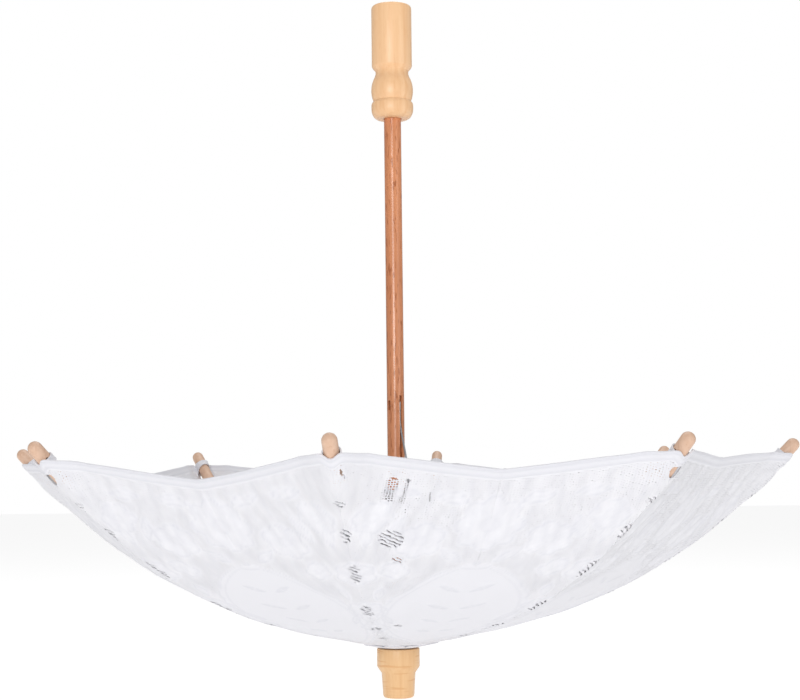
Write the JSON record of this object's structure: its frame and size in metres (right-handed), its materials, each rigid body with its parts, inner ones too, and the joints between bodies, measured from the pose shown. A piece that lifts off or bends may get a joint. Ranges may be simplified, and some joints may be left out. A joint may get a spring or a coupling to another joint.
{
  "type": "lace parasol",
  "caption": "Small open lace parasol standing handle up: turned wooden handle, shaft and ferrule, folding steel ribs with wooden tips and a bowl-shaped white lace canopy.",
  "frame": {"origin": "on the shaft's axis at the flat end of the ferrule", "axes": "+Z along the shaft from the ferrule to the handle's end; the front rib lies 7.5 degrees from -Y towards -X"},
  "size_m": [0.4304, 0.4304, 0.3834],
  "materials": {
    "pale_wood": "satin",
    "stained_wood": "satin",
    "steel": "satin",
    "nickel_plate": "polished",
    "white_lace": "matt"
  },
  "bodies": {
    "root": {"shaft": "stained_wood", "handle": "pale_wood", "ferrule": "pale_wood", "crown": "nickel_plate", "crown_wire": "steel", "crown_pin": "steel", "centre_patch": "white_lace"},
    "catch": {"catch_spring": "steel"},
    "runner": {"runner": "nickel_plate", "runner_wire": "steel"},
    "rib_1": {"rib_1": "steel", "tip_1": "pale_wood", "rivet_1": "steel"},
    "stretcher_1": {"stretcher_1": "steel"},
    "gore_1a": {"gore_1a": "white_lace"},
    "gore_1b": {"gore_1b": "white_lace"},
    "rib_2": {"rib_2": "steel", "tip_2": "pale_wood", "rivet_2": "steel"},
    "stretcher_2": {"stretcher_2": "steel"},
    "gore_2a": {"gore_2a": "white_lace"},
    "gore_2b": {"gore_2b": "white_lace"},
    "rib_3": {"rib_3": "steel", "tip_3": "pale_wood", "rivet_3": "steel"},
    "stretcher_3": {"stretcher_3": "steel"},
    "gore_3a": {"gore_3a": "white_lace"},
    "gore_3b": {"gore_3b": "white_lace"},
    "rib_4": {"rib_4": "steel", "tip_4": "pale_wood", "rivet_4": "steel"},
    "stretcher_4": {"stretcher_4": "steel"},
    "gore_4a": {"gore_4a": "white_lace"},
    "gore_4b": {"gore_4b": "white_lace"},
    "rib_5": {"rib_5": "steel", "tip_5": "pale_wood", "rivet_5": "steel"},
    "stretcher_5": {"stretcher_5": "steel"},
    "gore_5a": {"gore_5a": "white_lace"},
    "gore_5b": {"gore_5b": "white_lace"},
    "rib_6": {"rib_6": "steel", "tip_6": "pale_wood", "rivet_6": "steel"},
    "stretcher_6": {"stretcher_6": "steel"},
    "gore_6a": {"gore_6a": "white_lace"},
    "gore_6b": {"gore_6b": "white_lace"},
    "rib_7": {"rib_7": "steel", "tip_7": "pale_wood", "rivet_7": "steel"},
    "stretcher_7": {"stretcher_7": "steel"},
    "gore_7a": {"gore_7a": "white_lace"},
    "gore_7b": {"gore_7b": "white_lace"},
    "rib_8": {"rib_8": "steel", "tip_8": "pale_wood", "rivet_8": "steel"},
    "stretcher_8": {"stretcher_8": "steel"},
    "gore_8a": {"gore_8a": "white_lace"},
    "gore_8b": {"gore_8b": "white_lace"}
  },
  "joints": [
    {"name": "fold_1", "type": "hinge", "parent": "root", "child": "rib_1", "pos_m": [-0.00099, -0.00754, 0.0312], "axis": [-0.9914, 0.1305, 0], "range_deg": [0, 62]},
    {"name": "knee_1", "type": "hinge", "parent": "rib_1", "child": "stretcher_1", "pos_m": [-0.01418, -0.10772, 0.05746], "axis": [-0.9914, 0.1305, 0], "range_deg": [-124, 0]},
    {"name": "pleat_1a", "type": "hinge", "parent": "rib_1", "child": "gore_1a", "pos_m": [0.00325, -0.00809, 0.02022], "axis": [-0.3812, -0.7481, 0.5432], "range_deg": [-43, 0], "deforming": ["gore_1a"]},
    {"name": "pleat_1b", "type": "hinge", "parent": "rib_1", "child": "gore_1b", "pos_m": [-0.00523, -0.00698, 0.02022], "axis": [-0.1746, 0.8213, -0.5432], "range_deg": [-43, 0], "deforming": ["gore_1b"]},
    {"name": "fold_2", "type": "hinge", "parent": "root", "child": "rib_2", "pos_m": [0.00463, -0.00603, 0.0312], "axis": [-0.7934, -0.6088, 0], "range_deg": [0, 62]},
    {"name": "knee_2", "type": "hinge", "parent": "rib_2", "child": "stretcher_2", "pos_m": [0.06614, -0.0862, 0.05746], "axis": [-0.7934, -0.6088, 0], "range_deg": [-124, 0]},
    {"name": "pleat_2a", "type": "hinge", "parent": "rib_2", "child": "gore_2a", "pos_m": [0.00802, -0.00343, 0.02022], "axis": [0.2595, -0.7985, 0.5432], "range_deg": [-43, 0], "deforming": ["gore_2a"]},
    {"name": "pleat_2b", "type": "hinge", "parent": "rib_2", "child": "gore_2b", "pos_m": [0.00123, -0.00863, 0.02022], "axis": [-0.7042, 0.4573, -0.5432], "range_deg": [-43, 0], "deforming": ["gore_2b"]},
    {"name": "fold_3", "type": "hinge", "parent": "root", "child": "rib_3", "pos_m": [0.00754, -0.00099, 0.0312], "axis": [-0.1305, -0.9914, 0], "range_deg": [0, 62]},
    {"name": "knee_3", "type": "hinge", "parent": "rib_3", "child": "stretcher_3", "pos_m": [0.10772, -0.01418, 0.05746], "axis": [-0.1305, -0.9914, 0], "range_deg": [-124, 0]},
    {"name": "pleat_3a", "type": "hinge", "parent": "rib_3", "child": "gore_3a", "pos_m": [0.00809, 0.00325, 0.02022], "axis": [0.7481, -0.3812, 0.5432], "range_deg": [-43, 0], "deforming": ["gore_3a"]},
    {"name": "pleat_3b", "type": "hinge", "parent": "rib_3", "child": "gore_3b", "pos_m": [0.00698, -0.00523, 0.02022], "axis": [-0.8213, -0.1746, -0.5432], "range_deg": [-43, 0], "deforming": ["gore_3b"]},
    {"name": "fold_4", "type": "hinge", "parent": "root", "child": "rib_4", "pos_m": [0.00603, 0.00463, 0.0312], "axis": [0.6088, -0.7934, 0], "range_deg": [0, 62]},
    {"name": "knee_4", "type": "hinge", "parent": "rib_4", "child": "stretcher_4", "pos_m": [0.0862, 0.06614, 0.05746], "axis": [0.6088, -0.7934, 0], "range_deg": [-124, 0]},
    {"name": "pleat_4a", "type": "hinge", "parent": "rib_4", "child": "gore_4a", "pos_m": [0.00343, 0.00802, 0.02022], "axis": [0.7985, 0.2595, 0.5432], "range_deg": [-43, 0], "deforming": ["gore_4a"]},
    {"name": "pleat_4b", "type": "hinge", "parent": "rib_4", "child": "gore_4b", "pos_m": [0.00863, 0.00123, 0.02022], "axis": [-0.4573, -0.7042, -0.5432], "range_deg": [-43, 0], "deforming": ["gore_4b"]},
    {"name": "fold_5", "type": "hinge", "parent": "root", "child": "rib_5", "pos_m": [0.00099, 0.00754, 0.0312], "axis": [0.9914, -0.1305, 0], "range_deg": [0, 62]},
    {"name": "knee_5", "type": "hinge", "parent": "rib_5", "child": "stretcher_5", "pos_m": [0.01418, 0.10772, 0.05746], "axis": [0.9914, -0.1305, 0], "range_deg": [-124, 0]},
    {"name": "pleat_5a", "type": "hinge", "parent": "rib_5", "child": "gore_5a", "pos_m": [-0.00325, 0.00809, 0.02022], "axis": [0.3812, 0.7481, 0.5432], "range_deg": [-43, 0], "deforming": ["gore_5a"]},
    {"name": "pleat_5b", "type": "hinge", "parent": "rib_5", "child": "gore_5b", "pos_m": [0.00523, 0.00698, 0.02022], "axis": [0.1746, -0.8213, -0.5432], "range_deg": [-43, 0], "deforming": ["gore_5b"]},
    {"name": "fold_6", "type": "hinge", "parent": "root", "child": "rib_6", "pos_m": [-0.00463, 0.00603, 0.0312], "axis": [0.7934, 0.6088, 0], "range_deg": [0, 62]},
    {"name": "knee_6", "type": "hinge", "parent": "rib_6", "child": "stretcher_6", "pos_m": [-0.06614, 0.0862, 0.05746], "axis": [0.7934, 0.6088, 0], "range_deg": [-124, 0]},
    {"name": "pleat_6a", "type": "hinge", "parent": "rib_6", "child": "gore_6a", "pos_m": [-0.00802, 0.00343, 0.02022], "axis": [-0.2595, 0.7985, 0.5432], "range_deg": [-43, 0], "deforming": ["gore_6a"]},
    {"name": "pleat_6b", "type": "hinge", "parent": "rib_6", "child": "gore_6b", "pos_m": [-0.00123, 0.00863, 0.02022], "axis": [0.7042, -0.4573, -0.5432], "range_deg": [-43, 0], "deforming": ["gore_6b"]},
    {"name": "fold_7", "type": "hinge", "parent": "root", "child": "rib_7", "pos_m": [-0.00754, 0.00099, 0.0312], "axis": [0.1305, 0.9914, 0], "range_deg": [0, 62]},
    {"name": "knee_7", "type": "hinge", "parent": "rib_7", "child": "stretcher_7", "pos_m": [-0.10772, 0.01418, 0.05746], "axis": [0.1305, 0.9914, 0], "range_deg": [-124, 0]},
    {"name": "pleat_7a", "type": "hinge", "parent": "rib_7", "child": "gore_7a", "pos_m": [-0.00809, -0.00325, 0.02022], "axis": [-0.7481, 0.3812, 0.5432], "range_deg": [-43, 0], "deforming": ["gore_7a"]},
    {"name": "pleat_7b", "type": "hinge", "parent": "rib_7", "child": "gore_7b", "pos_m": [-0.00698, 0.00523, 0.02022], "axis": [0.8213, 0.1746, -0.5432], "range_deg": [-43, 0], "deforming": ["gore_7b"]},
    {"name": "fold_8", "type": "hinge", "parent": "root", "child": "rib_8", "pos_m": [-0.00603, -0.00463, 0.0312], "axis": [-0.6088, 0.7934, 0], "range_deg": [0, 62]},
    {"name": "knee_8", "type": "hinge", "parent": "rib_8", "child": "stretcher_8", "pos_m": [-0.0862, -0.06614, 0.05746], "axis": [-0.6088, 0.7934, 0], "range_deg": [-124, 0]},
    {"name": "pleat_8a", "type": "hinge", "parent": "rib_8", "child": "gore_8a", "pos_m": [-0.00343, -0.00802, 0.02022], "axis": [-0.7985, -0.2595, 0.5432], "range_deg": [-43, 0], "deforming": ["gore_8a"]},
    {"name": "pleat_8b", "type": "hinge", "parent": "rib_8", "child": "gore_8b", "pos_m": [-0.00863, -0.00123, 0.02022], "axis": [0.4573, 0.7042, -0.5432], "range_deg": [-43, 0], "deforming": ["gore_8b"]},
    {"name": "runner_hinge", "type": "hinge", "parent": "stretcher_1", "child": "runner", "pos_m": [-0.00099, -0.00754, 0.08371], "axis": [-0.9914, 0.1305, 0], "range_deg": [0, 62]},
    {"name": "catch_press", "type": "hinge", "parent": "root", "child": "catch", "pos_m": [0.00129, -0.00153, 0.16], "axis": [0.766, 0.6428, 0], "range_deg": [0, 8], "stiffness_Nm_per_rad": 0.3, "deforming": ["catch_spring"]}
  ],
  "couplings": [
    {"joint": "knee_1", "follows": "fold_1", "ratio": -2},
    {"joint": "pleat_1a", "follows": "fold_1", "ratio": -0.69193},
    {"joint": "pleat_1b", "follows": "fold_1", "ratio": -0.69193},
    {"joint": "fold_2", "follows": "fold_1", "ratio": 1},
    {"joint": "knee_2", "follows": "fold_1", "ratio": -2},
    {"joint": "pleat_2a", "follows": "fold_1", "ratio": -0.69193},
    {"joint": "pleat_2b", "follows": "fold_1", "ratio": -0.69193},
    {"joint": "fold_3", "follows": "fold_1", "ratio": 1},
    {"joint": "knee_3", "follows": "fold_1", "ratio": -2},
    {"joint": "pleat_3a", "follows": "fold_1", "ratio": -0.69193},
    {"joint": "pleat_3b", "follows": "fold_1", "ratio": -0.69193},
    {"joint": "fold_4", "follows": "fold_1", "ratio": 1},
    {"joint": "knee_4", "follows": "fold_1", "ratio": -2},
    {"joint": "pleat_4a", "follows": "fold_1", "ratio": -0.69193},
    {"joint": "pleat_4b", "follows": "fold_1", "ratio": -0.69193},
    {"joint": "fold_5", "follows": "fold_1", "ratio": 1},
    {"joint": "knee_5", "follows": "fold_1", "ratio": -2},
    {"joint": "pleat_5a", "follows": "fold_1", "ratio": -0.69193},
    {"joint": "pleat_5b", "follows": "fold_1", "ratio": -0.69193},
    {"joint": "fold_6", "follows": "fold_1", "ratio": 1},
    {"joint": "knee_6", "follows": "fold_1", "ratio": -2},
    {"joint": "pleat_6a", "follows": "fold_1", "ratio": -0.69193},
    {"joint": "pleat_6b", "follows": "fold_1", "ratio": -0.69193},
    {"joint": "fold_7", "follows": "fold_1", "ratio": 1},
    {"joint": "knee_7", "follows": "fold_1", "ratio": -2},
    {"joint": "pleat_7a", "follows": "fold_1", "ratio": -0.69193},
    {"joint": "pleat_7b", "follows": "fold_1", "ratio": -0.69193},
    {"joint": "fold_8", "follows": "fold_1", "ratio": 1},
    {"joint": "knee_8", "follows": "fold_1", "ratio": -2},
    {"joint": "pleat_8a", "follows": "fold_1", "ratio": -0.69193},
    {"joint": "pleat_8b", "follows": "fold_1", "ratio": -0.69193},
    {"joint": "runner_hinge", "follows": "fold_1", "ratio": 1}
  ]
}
• • •
The exercise: Search the preceding listing for "materials" and extract every line where it is found.

Exercise output:
Write the JSON record of this object's structure: its frame and size in metres (right-handed), its materials, each rigid body with its parts, inner ones too, and the joints between bodies, measured from the pose shown. A piece that lifts off or bends may get a joint. Ranges may be simplified, and some joints may be left out. A joint may get a spring or a coupling to another joint.
  "materials": {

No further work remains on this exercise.